Directive: Print, exactly as they stand, the lines from the start of the listing to the line containing "return spine[:, None]", inclusive.

— START OF Data excerpt —

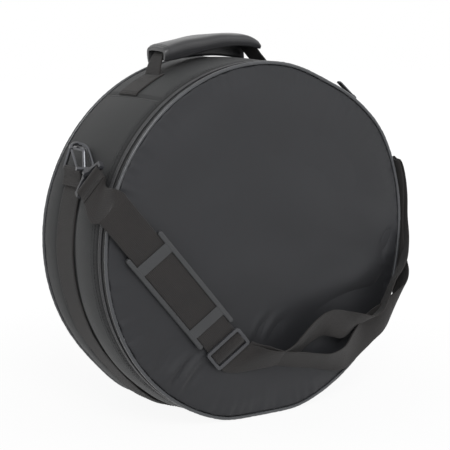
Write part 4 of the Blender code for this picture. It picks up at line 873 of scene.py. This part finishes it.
def build_grip(foot_place, along, up):
    """Padded wrap that hangs over the loop as a saddle: its top follows top - arch * (place - peak) squared,
    and its right end drops a little more."""
    rows = smooth_rows(GRIP_ROWS, 20)
    place, front, back = rows.T
    count = len(rows)
    off_middle = np.abs(place - (place[0] + place[-1]) / 2) / ((place[-1] - place[0]) / 2)
    end = np.clip((off_middle - 0.90) / 0.10, 0.0, 1.0)
    crown = (GRIP_TOP - GRIP_ARCH * (place - GRIP_PEAK) ** 2 - 0.0012 * end ** 2
             - 0.0085 * np.clip((place - 0.034) / (place[-1] - 0.034), 0.0, 1.0) ** 2)
    wide = np.broadcast_to(GRIP_ACROSS, (count, len(GRIP_ACROSS))) * (1.0 - 0.06 * end ** 2)[:, None]
    low = np.where(wide < 0.0, front[:, None], back[:, None])
    tall = low + (crown[:, None] - low) * np.asarray(GRIP_SHARES)
    controls = np.stack([wide, tall], -1).transpose(1, 0, 2).reshape(len(GRIP_ACROSS), -1)
    outer = smooth_rows(controls, 7).reshape(-1, count, 2).transpose(1, 0, 2)
    ahead = unit(np.gradient(outer, axis=1))
    inward = np.stack([ahead[..., 1], -ahead[..., 0]], -1)
    around = np.linspace(0.0, math.pi, outer.shape[1])
    puff = 0.0006 * np.sin(place * 130.0 + 0.6)[:, None] * np.sin(around * 2.0)
    outer = outer - inward * (puff * np.sin(around))[..., None]
    inner = outer + inward * (GRIP_HEM + (GRIP_THICK - GRIP_HEM) * np.sqrt(np.sin(around).clip(0.0)))[:, None]
    hems = [(outer[:, i] + inner[:, i]) / 2 - ahead[:, i] * turn for i, turn in ((0, 0.0009), (-1, -0.0009))]
    section = np.concatenate([hems[0][:, None], outer, hems[1][:, None], inner[:, ::-1]], axis=1)

    def placed(outline):
        """Places of outline points (across, height) at each station."""
        across = np.array([0.0, 1.0, 0.0])
        spine = foot_place + along * place[:, None]
        return spine[:, None] + across * outline[..., :1] + up * outline[..., 1:]

    grip = carried("grip_wrap", placed(section), "leather", "handle", ["handle_grip"], sharp=60.0)
    skin, lift = placed(outer), placed(outer - inward) - placed(outer)
    runs = [(skin[i], lift[i]) for i in (4, 8, -5)]
    runs += [(skin[4:-4, j], lift[4:-4, j]) for j in (4, -5)]
    stitches("grip_hem_thread", runs, "handle", pitch=0.0030, length=0.0021)


# Hardware

def build_hardware():
    """Finishes for the hardware that keeps its solids' own shapes."""
    for kinds, sides, material in ((("ring", "hook", "gate"), ("left", "right"), "metal"),
                                   (("zip_slider", "zip_pull"), ("upper", "lower"), "metal"),
                                   (("yoke",), ("left", "right"), "nylon")):
        for node in (f"{kind}_{side}" for kind in kinds for side in sides):
            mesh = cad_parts[node].data
            mesh.materials.clear()
            mesh.materials.append(MATERIALS[material])


# Shoulder strap

def route(rows, steps):
    """Smoothed line and width directions from a table of places and directions."""
    rows = np.asarray(rows, float)
    rows[:, 3:] = unit(rows[:, 3:])
    curve = smooth_rows(rows, steps)
    return curve[:, :3], curve[:, 3:]


def limp(piece):
    """A piece of the strap, given its own copy of its mesh."""
    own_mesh(piece)
    return piece


def build_strap():
    """Long webbing, return webbing, sewn ends, pad and length slider."""
    rim, rim_across = route(RIM_ROUTE, 8)
    pad, pad_across = route(PAD_ROUTE, 20)
    rest, rest_across = route(WEAVE_ROUTE + UPPER_ROUTE, 8)
    line = np.concatenate([rim, pad[:-1], rest])
    across = np.concatenate([rim_across, pad_across[:-1], rest_across])
    upper = limp(ribbon("strap_long_webbing", line, across, "strap", ["strap_long"], width=WEBBING))
    under, under_across = route(LOWER_ROUTE, 8)
    lower = limp(ribbon("strap_return_webbing", under, under_across, "strap", ["strap_return"],
                        width=WEBBING))
    end_runs = []
    for side, label in ((-1, "left"), (1, "right")):
        bar = np.array(YOKE_BAR) * [side, 1.0, 1.0]
        tail = np.array(TAIL_AHEAD[side])
        along = np.array(YOKE_ALONG) * [1.0, side, side]
        outward = unit(np.cross(tail, along))
        outward = outward if outward[0] * side > 0 else -outward
        rolled = rolled_line(bar, tail, outward, YOKE_BAR_RADIUS, STRAP_END_REACH)
        ribbon(f"strap_end_{label}_fold", rolled, along, "strap", [f"strap_end_{label}"])
        end_runs += box_runs(bar + tail * 0.0062, tail, along, outward, 0.0062)
    stitches("strap_end_thread", end_runs, "strap", pitch=0.0028, length=0.0021)
    for node, name, material, body, radius in (
            ("shoulder_pad", "shoulder_pad_moulding", "rubber", "pad", 0.0007),
            ("length_slider", "length_slider_moulding", "nylon", "strap_slider", 0.0011)):
        limp(rounded_copy(node, name, material, body, radius))


def rounded_copy(node, name, material, body, radius):
    """A solid's own mesh, merged, with its edges rounded to this radius."""
    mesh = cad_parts[node].data.copy()
    mesh.name = name
    piece = add_object(name, mesh)
    mesh.materials.clear()
    mesh.materials.append(MATERIALS[material])
    merge = piece.modifiers.new("merge", 'WELD')
    merge.merge_threshold = 0.00002
    dissolve = piece.modifiers.new("flat_faces", 'DECIMATE')
    dissolve.decimate_type = 'DISSOLVE'
    dissolve.angle_limit = math.radians(1.0)
    bevel = piece.modifiers.new("round_edges", 'BEVEL')
    bevel.width = radius
    bevel.segments = 2
    bevel.limit_method = 'ANGLE'
    bevel.angle_limit = math.radians(35.0)
    bpy.context.view_layer.update()
    final = bpy.data.meshes.new_from_object(piece.evaluated_get(bpy.context.evaluated_depsgraph_get()))
    piece.modifiers.clear()
    piece.data = final
    final.shade_smooth()
    final.set_sharp_from_angle(angle=math.radians(35.0))
    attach(piece, body)
    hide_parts(node)
    return piece


# Camera, floor and light

# The camera that was fitted to the photograph: turns in degrees, lens and sensor in mm, the rest in metres
CAMERA_YAW, CAMERA_PITCH, CAMERA_ROLL = -33.79, 9.16, 0.44
CAMERA_LENS, CAMERA_SENSOR, CAMERA_DISTANCE, CAMERA_FAR = 109.43, 36.0, 1.5474, 20.0
CAMERA_RIGHT, CAMERA_UP = -0.0037, 0.0106
# Soft lamps: place, size, watts
LAMPS = (("key_lamp", (-0.75, -1.6, 1.45), 0.9, 17.5), ("top_lamp", (-0.3, 0.2, 2.4), 1.2, 1.0),
         ("fill_lamp", (1.7, -1.8, 1.5), 1.4, 5.0))
FLOOR_HALF = 6.0
PAPER_GLOW, NEAR_SCALE, NEAR_SHADE = 1.06, 0.9, -0.14    # the floor as seen, darker under the bag: painted shade that dims the glow near the bag, where the lit paper's real shadow also shows
SKY_LIGHT, SKY_FALL = 0.38, -0.34    # light from the sides, and its change up to straight above
WHITE = (1.0, 1.0, 1.0, 1.0)


def build_camera():
    """Camera at the photograph's angle, aimed at the bag's axis and shifted in its own plane."""
    yaw, pitch, roll = (math.radians(turn) for turn in (CAMERA_YAW, CAMERA_PITCH, CAMERA_ROLL))
    back = np.array([math.sin(yaw) * math.cos(pitch), -math.cos(yaw) * math.cos(pitch), math.sin(pitch)])
    right = np.array([math.cos(yaw), math.sin(yaw), 0.0])
    up = np.cross(back, right)
    right, up = (math.cos(roll) * right + math.sin(roll) * up, math.cos(roll) * up - math.sin(roll) * right)
    place = np.array([0.0, 0.0, CENTRE_Z]) + right * CAMERA_RIGHT + up * CAMERA_UP + back * CAMERA_DISTANCE
    data = bpy.data.cameras.new("camera")
    data.lens, data.sensor_width, data.clip_end = CAMERA_LENS, CAMERA_SENSOR, CAMERA_FAR
    camera = add_object("camera", data)
    matrix = np.eye(4)
    matrix[:3] = np.stack([right, up, back, place], -1)
    camera.matrix_world = Matrix(matrix.tolist())
    bpy.context.scene.camera = camera


def mix_for_camera(tree, share, others, seen, output):
    """What the camera sees by this share, and the other shader for all other light."""
    mixed = add_node(tree, "ShaderNodeMixShader", i0=share, i1=others.outputs[0], i2=seen.outputs[0])
    add_node(tree, output, i0=mixed.outputs[0])


def build_studio():
    """A pale floor that keeps the shadow, a white background, and soft lamps."""
    corners = [(x * FLOOR_HALF, y * FLOOR_HALF, 0) for x, y in ((-1, -1), (1, -1), (1, 1), (-1, 1))]
    floor_mesh = bpy.data.meshes.new("floor")
    floor_mesh.from_pydata(corners, [], [(0, 1, 2, 3)])
    floor = add_object("floor", floor_mesh)
    material = bpy.data.materials.new("studio_paper_white")
    tree = empty_tree(material)
    paper = add_node(tree, "ShaderNodeBsdfDiffuse", Color=linear("f2f2f2"))
    glow = add_node(tree, "ShaderNodeEmission", Color=WHITE, Strength=PAPER_GLOW)
    # painted shade: nearer the bag the glow's share drops, so the floor dims there and the lit paper's real
    # shadow shows through
    near = add_node(tree, "ShaderNodeTexGradient", {"gradient_type": "SPHERICAL"},
                    Vector=scaled_place(tree, NEAR_SCALE))
    shade = calculate(tree, "MULTIPLY_ADD", near.outputs[1], NEAR_SHADE, 1.0)
    mix_for_camera(tree, calculate(tree, "MULTIPLY", camera_share(tree), shade), paper, glow,
                   "ShaderNodeOutputMaterial")
    floor_mesh.materials.append(material)

    world = bpy.data.worlds.new("studio")
    bpy.context.scene.world = world
    tree = empty_tree(world)
    generated = add_node(tree, "ShaderNodeTexCoord").outputs["Generated"]
    heading = add_node(tree, "ShaderNodeSeparateXYZ", Vector=generated)
    ceiling = calculate(tree, "MULTIPLY_ADD", heading.outputs[2], SKY_FALL, SKY_LIGHT)
    soft = add_node(tree, "ShaderNodeBackground", Color=WHITE, Strength=ceiling)
    white = add_node(tree, "ShaderNodeBackground", Color=WHITE, Strength=1.0)
    mix_for_camera(tree, camera_share(tree), soft, white, "ShaderNodeOutputWorld")

    for name, spot, size, power in LAMPS:
        lamp = bpy.data.lights.new(name, 'AREA')
        lamp.size, lamp.energy = size, power
        item = add_object(name, lamp)
        item.location = spot
        aim = Vector((0.0, 0.0, CENTRE_Z)) - Vector(spot)
        item.rotation_euler = aim.to_track_quat('-Z', 'Y').to_euler()


def camera_share(tree):
    """One for camera, glossy and transmission rays, and nothing for the others."""
    path = add_node(tree, "ShaderNodeLightPath")
    total = path.outputs["Is Camera Ray"]
    for name in ("Is Glossy Ray", "Is Transmission Ray"):
        total = calculate(tree, "MAXIMUM", total, path.outputs[name])
    return total


build_camera()
build_studio()
build_gusset()
build_piping("back_piping_cord", "back_piping", HALF_DEPTH, "case", 3)
build_piping("lid_piping_cord", "lid_piping", -HALF_DEPTH, "lid", 4)
for built in (build_panel("lid_panel_cloth", "lid_panel", -1.0, "lid", 12, LID_FOLDS),
              build_panel("back_panel_cloth", "back_panel", 1.0, "case", 14, [])):
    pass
build_zip()
build_strips()
build_inside()
build_band()
build_handle()
build_hardware()
build_strap()

bpy.context.scene.view_settings.view_transform = 'Standard'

— END OF Data excerpt —

Response to the exercise:
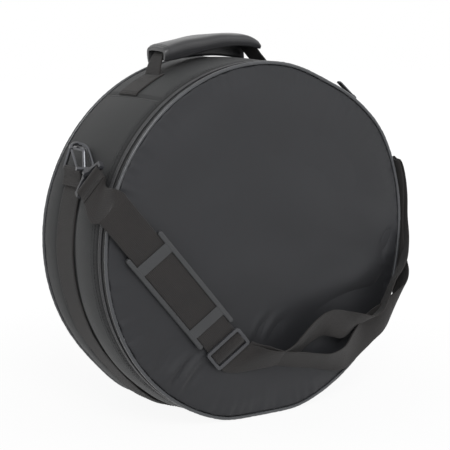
Write part 4 of the Blender code for this picture. It picks up at line 873 of scene.py. This part finishes it.
def build_grip(foot_place, along, up):
    """Padded wrap that hangs over the loop as a saddle: its top follows top - arch * (place - peak) squared,
    and its right end drops a little more."""
    rows = smooth_rows(GRIP_ROWS, 20)
    place, front, back = rows.T
    count = len(rows)
    off_middle = np.abs(place - (place[0] + place[-1]) / 2) / ((place[-1] - place[0]) / 2)
    end = np.clip((off_middle - 0.90) / 0.10, 0.0, 1.0)
    crown = (GRIP_TOP - GRIP_ARCH * (place - GRIP_PEAK) ** 2 - 0.0012 * end ** 2
             - 0.0085 * np.clip((place - 0.034) / (place[-1] - 0.034), 0.0, 1.0) ** 2)
    wide = np.broadcast_to(GRIP_ACROSS, (count, len(GRIP_ACROSS))) * (1.0 - 0.06 * end ** 2)[:, None]
    low = np.where(wide < 0.0, front[:, None], back[:, None])
    tall = low + (crown[:, None] - low) * np.asarray(GRIP_SHARES)
    controls = np.stack([wide, tall], -1).transpose(1, 0, 2).reshape(len(GRIP_ACROSS), -1)
    outer = smooth_rows(controls, 7).reshape(-1, count, 2).transpose(1, 0, 2)
    ahead = unit(np.gradient(outer, axis=1))
    inward = np.stack([ahead[..., 1], -ahead[..., 0]], -1)
    around = np.linspace(0.0, math.pi, outer.shape[1])
    puff = 0.0006 * np.sin(place * 130.0 + 0.6)[:, None] * np.sin(around * 2.0)
    outer = outer - inward * (puff * np.sin(around))[..., None]
    inner = outer + inward * (GRIP_HEM + (GRIP_THICK - GRIP_HEM) * np.sqrt(np.sin(around).clip(0.0)))[:, None]
    hems = [(outer[:, i] + inner[:, i]) / 2 - ahead[:, i] * turn for i, turn in ((0, 0.0009), (-1, -0.0009))]
    section = np.concatenate([hems[0][:, None], outer, hems[1][:, None], inner[:, ::-1]], axis=1)

    def placed(outline):
        """Places of outline points (across, height) at each station."""
        across = np.array([0.0, 1.0, 0.0])
        spine = foot_place + along * place[:, None]
        return spine[:, None] + across * outline[..., :1] + up * outline[..., 1:]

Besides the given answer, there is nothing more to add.